Ulli Market Commentary Contact

[Chart courtesy of MarketWatch.com]

  1. Moving the markets 

The market kept up its winning streak today, with the S&P and Nasdaq scoring big while the Dow barely budged.

The S&P 500 has been on a roll for seven weeks, its longest run since 2017. The index is up more than 3% this month. The Dow and the Nasdaq are also up by more than 3% and 4%, respectively.

The mood improved last week when the Fed hinted at three rate cuts in 2024, saying inflation was cooling off. Treasury yields fell, with the 10-year yield dropping below 4%. Or maybe the Fed just gave in to inflation and got a reminder that 2024 is an election year.

But the market may not have it so easy in the coming weeks. Stocks are pricey and earnings may suffer. The bulls and the bears may fight for control, and it’s not clear who will win.
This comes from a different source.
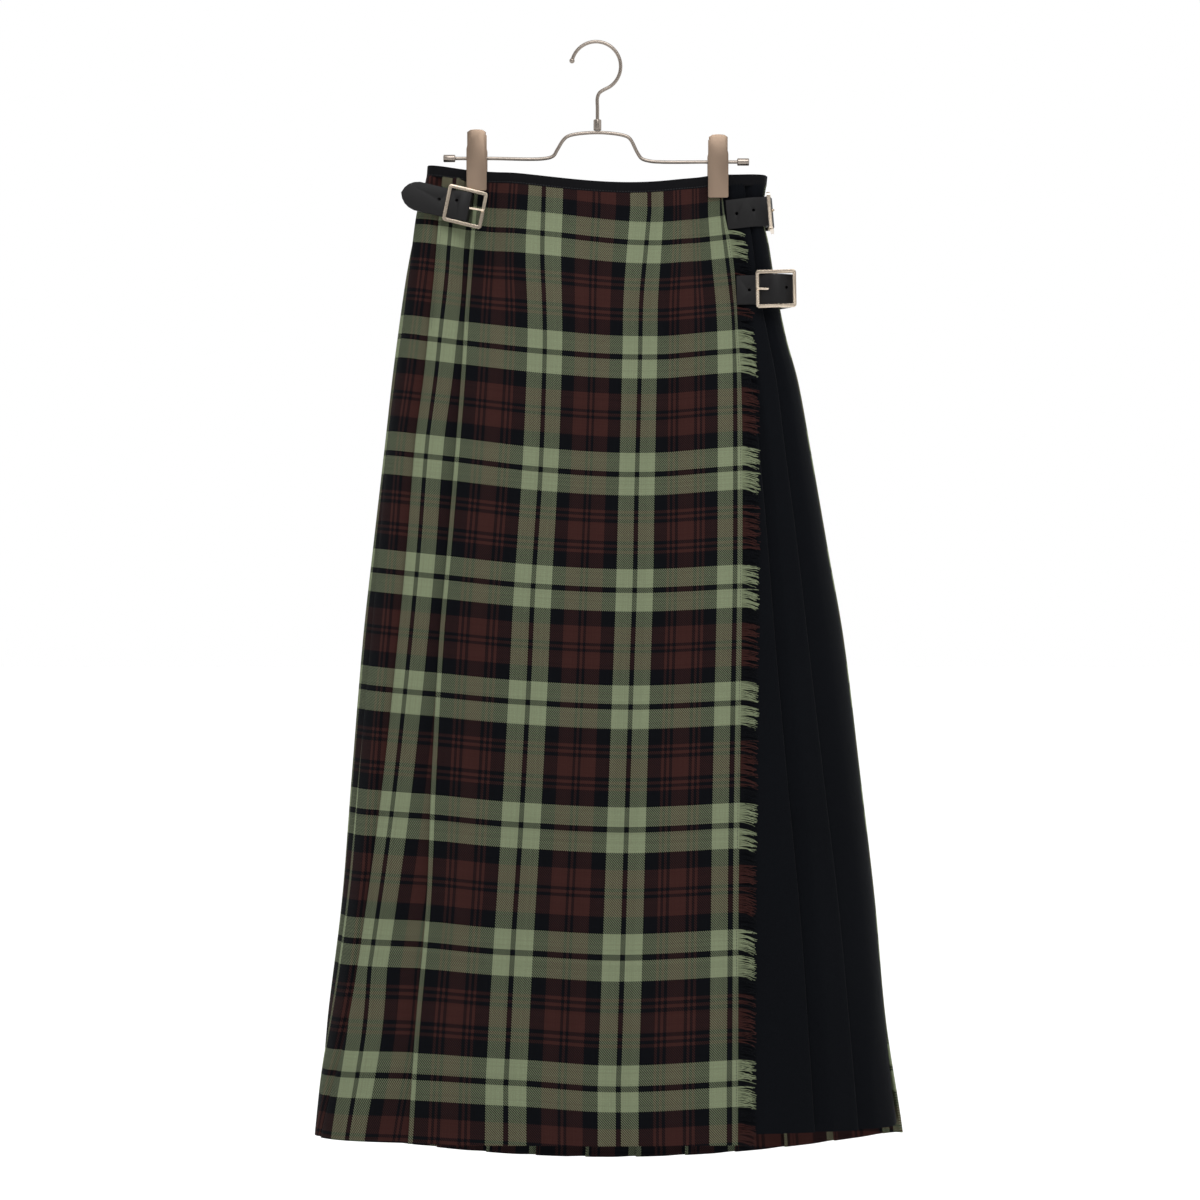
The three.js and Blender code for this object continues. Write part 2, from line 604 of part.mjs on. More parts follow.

Traders also got a reality check from the Fed’s Goolsbee, who said the market was too optimistic about the rate cuts. He said the market jumped to the conclusion that the Fed would normalize quickly, but he didn’t see that happening.

That scared the bond market, as yields rose but didn’t reach 4%. A short squeeze fizzled, but the “Magnificent 7 stocks” hit a new high. Apple went down, facing trouble with China and the US over its products. The dollar was steady, gold gained a bit, and oil spiked but retreated.

The S&P’s seasonality chart still looks bullish, but will that last beyond mid-January?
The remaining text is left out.